How many lines of these entries hold the string "part"? Reply with the number alone.
BEGIN
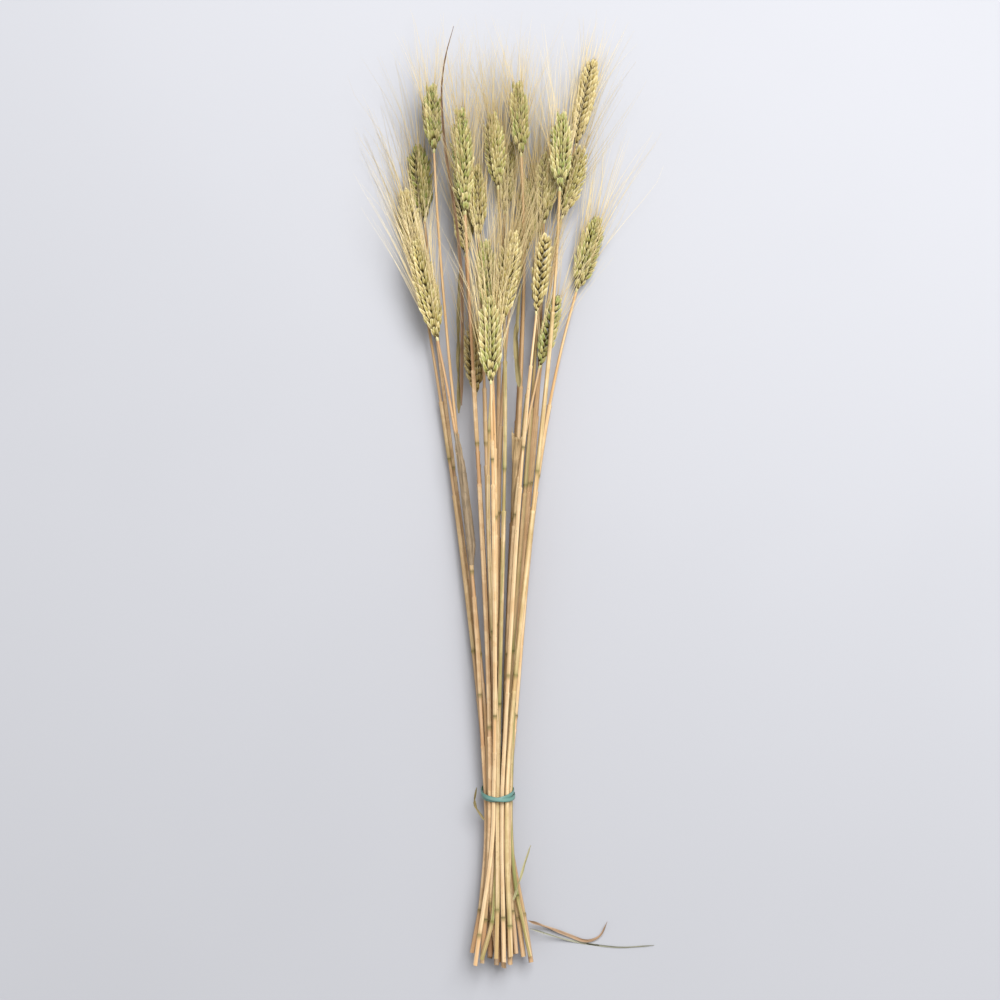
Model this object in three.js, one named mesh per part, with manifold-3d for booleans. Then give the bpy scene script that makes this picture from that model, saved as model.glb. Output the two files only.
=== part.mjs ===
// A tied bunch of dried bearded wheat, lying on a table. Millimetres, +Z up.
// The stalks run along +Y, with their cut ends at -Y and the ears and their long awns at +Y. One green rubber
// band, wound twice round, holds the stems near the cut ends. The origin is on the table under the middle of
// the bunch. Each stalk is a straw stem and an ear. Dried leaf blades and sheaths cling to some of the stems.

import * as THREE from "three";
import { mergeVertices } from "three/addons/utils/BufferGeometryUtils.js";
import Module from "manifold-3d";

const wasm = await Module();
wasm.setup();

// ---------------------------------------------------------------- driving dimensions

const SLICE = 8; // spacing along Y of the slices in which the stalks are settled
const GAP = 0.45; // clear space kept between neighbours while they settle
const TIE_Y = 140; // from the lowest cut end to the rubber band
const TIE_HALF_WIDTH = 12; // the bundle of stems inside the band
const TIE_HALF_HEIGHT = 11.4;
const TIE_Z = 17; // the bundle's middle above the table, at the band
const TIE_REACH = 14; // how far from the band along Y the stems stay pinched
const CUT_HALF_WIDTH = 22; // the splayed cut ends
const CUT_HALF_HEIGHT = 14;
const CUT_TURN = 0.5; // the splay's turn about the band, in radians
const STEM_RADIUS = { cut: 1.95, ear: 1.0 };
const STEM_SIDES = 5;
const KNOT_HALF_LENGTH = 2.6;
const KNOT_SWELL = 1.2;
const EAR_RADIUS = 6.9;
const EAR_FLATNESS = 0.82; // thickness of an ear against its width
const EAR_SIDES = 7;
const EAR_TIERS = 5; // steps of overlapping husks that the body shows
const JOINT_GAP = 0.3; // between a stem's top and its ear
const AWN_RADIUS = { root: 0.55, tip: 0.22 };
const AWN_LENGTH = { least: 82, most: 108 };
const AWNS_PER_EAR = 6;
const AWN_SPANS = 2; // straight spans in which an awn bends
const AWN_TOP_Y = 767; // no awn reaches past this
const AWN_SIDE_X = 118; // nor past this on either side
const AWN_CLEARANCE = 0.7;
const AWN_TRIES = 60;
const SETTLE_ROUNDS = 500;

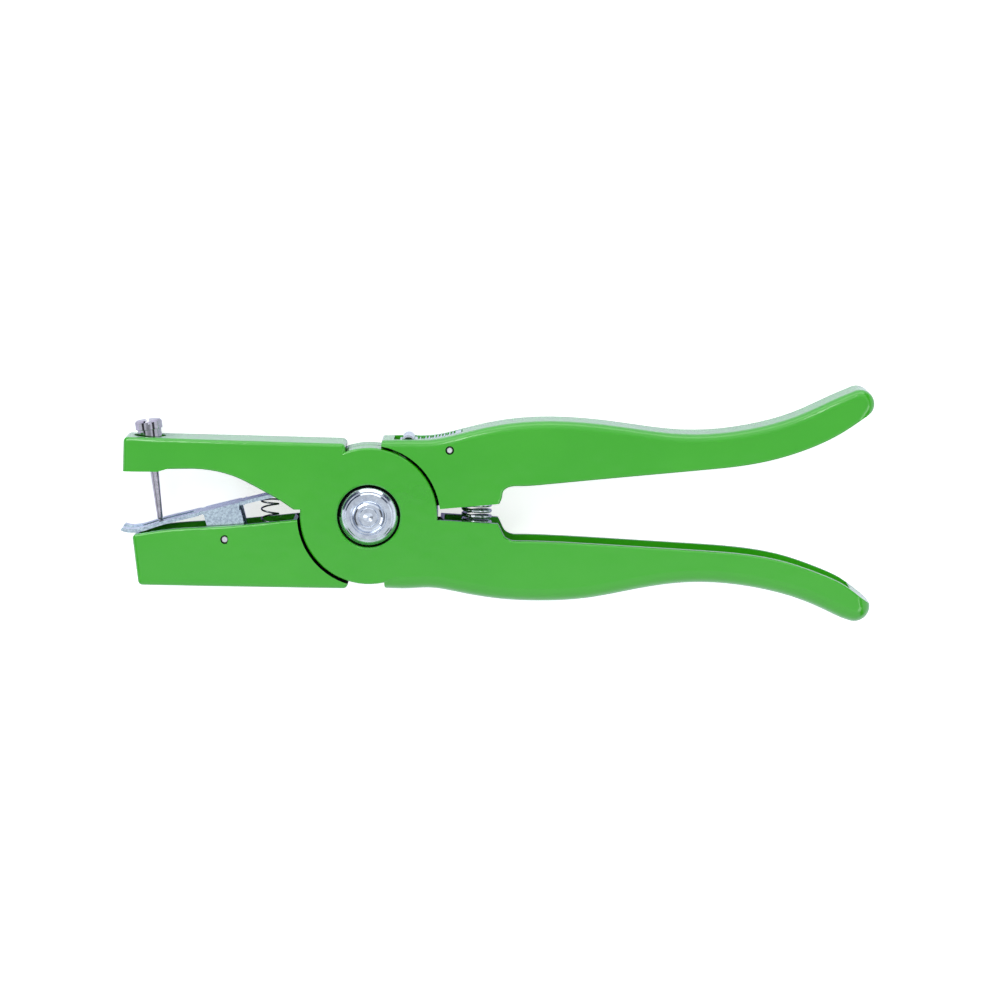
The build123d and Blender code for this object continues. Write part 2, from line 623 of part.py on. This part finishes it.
END
**Full answer:** 3